Over the years, François and Bernard developed different models of instruments, percussion and sonic sculptures (numerous fountains, for example), without forgetting the design of objects fashioned from metal. Faced with the development of electronic instruments and techniques to modify recorded sound (on magnetic tape or in digital format), which they thought deprived musicians of their action and expressivity, the brothers aimed to manufacture tools which allowed the creation of new timbres while still highlighting, according to Bernard, “the sensitivity, delicateness and refinement of the interpreter.”
Besides the success of their structures and sculptures, the Baschet brothers were especially proud of their pedagogical work amongst deprived and handicapped children. “In the ’70s,” recalls Jonathan Fitoussi, “they went to work in the rougher neighbourhoods of Harlem, to set up workshops for the development and inclusion of ethnic minorities.” It is from this time onwards that they began to develop a range of instruments for children, something they definitively achieved in the ’80s with an instrumentarium made up of fourteen pieces, including la Tige Courbe (the Curved Stalk), le Ressort (the Spring), l’Étoile (the Start) and le Chandelier.
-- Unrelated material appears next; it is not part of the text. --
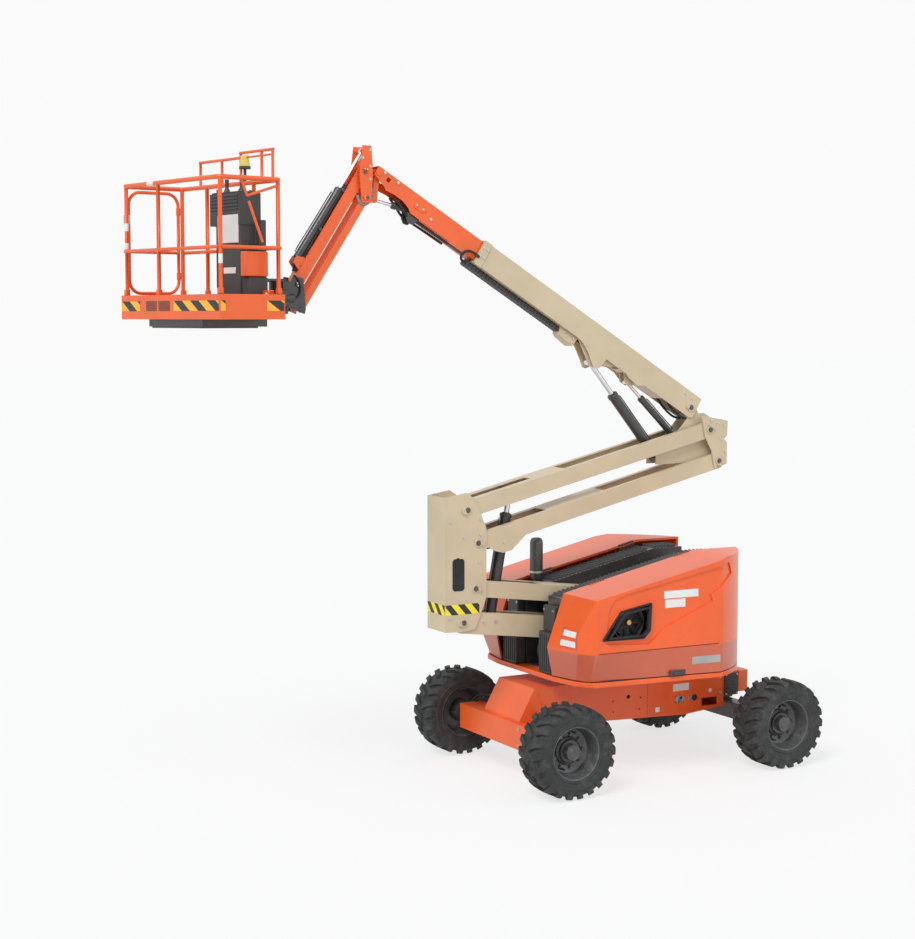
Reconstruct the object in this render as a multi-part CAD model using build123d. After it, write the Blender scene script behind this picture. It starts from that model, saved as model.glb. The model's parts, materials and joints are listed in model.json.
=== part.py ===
from build123d import *

import math
import os

# An articulating boom lift with telescopic main boom, jib and basket.
# Millimetres and degrees. The machine stands on z = 0 with its swing axis at x = y = 0.
# +X is the steered end, and the booms and the basket reach towards -X.
# Side profiles are drawn in the XZ plane as (x, z) pairs and given a width along Y.

# ------------------------------------------------------------------ clearances
FIT = 0.3            # between a pin and its bore, and where parts seat without touching
SIDE = 3.0           # at each side of a link between its cheeks
RUN = 8.0            # between parts that pass each other

# ------------------------------------------------------------------ wheels and axles
WHEELBASE = 2350.0
TRACK = 1980.0
TYRE_OD = 840.0
TYRE_WIDTH = 350.0
RIM_RADIUS = 228.0
RIM_WIDTH = 260.0
HUB_RADIUS = 70.0
AXLE_Z = TYRE_OD / 2
HUB_FACE_Y = TRACK / 2 - 20.0 - FIT
REAR_X = -WHEELBASE / 2
FRONT_X = WHEELBASE / 2
BEAM_DEPTH = 235.0
BEAM_WIDTH = 240.0
BEAM_HALF = 740.0
KINGPIN_Y = 730.0
KINGPIN_RADIUS = 22.0
YOKE_REACH = 95.0
STEER_ARM = 150.0
STEER_BAR_RADIUS = 16.0

# ------------------------------------------------------------------ chassis and turntable
FRAME_HALF = 320.0
FRAME_TOP = 845.0
FRAME_FRONT_X = FRONT_X - 130.0
NOSE_TOP_X = REAR_X + 69.0
NOSE_LOW = (REAR_X - 87.0, 569.0)
PIVOT_LOW = 590.0
SIDE_HOLES = ((-68.0, 667.0, 19.0), (-244.0, 641.0, 8.0), (68.0, 646.0, 8.0), (57.0, 536.0, 8.0),
              (-239.0, 535.0, 8.0))
SIDE_SLOTS = ((FRONT_X - 706.0, FRONT_X - 600.0, 550.0, 615.0),
              (FRONT_X - 391.0, FRONT_X - 206.0, 490.0, 568.0))
PLATE = 16.0
BEARING_RADIUS = 450.0
DECK_LOW = 930.0
DECK_PLATE = 22.0
DECK_TOP = 975.0
TAIL_RADIUS = 1150.0
DECK_HALF = TAIL_RADIUS - 100.0
HOOD_HALF = TAIL_RADIUS - 90.0
HOOD_FRONT_X = -1060.0
CHANNEL_FRONT_X = -880.0
CHANNEL_REAR_X = TAIL_RADIUS - 250.0
CHANNEL_HALF = 452.0
HOOD_INNER = 460.0
HOOD_WALL = 22.0
HOOD_LOW = 985.0
SKIRT_Z = 1250.0
HOOD_TOP_FRONT = (-700.0, 1770.0)
HOOD_TOP_REAR = (560.0, 2040.0)
HINGE_LEDGE = 180.0
HINGE_LEDGES = (-620.0, 330.0)
KNUCKLE_RADIUS = 7.0
WINDOW = ((-790.0, 1385.0), (-620.0, 1600.0), (-335.0, 1650.0), (-345.0, 1435.0), (-400.0, 1385.0))
WINDOW_FRAME = ((-845.0, 1352.0), (-640.0, 1636.0), (-296.0, 1694.0), (-305.0, 1420.0), (-385.0, 1345.0),
                (-800.0, 1345.0))
PANEL = ((-785.0, 1330.0), (-761.0, 1630.0), (-698.0, 1728.0), (-560.0, 1772.0), (-235.0, 1830.0),
         (207.0, 1913.0), (580.0, 1985.0), (639.0, 1879.0), (334.0, 1706.0), (352.0, 1645.0),
         (-165.0, 1438.0), (-284.0, 1339.0), (-338.0, 1300.0))
PANEL_DEPTH = 14.0
LANE_HALF = 190.0
EXHAUST = (-655.0, 392.0)

# ------------------------------------------------------------------ tower linkage
LOWER_LENGTH = 2300.0
LOWER_ANGLE = 7.2
UPPER_LENGTH = 2762.0
UPPER_ANGLE = 13.5
POST_HALF = 165.0
CHEEK = 12.0
LINK_HALF = POST_HALF - CHEEK - SIDE
RAIL = 54.0
LINK_WALL = 8.0
LOWER_ARM_DEPTH = 200.0
LINK_DEPTH = 150.0
PIN_RADIUS = 25.0
MID_TOP = (-1721.0, 2503.0)
MID_TOP_STEP = (108.0, -303.0)
MID_LOW = (-1638.0, 1787.0)
MID_LOW_STEP = (-124.0, -303.0)

# ------------------------------------------------------------------ main boom
BOOM_ANGLE = 31.4
ROOT_STEP = (-185.0, 219.0)
BASE_LENGTH = 2760.0
BASE_DEPTH = 225.0
BASE_TOP = 131.0
BASE_HALF = 100.0
BOOM_WALL = 8.0
FLY_GAP = 4.0
FLY_TIP = 3949.0
FLY_LENGTH = 3360.0
FLY_DEPTH = 184.0
FLY_HALF = 80.0
LIFT_LUG = (1180.0, -190.0)
LEVEL_LUG = (722.0, -137.0)
LIFT_EYE_HALF = 48.0
LEVEL_EYE_HALF = 30.0

# ------------------------------------------------------------------ jib
JIB_ANGLE = -57.0
JIB_LENGTH = 1150.0
JIB_PIN_STEP = (-145.0, 0.0)
JIB_LINK_STEP = (20.0, -218.0)
JIB_RAM_STEP = (-123.0, 182.0)
SLAVE_STEP = (-30.0, -230.0)
JIB_HALF = 60.0
JIB_DEPTH = 100.0
JIB_LINK_DEPTH = 60.0
JIB_PIN_RADIUS = 16.0
SWIVEL_REACH = 150.0
SWIVEL_RADIUS = 82.0

# ------------------------------------------------------------------ basket
BASKET_TURN = 10.4
BASKET_BACK = 455.0
BASKET_DEPTH = 620.0
BASKET_WIDTH = 1550.0
BASKET_FLOOR_Z = 4215.0
KICK_HEIGHT = 200.0
RAIL_TOP = 1133.0
RAIL_MID = 570.0
TUBE = 19.0
GATE_TUBE = 14.0
GATE_BEND = 110.0
CONSOLE_Y = -170.0
GUARD_TUBE = 12.0
GUARD_LOW = 210.0
GUARD_HIGH = 250.0
GUARD_POSTS = (460.0, 120.0, -170.0, -480.0, -640.0)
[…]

“The primary colours of each instrument echo this idea that you can compose your own sonic palette, a bit like in visual arts,” Fitoussi continues. “These are instruments that are positioned at ground level, so that children can use them sitting down. They allow for great freedom in the way they are played, and this means that children are never afraid to approach them and get to grips with them. Bernard did in fact consider this project as a form of revenge on the music theory he detested as a child.”
“Whether it is from a technical or an aesthetic point of view, the instrumentarium could be considered the synthesis and accomplishment of their life’s work,” continue Brigitte and Frédéric Fradet, who are both responsible for maintaining the brothers’ heritage in their work at the Structures Sonores Baschet Association. “The complexity of their inventions was concentrated and simplified in each of these instruments, which are now used every week by thousands of children, in our workshop and elsewhere”.
Whatever their age, social class or education, every kind of person is therefore welcome to visit this former sheepfold. “The work we do with kids, like these students today, must be fostered and allowed to thrive,” says Frédéric, as he listens to a few bars of the jam session just coming to an end a few yards away at the other end of the studio. “Electronic, avant-garde or pop musicians, as well as those who work in film, they all come here to play and record. Kindergartens, schools, music colleges and healthcare institutions regularly pay us a visit. This must stay a place of [musical] practice and residence. Our vocation is to give life to the works of the Baschet brothers, so that they are never forgotten, we continue to create instruments and welcome the public. In the end, the question here is to present work based upon participation, production and sharing sound, and in a nutshell, to discover sounds and the way we listen to them.”
Bernard Baschet, who would have turned a hundred this year, said he was fascinated by the great musicians of the 20th century such as Yehudi Menuhin or Ravi Shankar, who “thanks to the musical emotion that ran through their fingers […] translated a part of the human soul,” trying to reach “quality and accordance with one’s own self.” This is a way for human and instrument to come together, something the two brothers can pride themselves in having attempted to bring to the masses, all thanks to their instruments.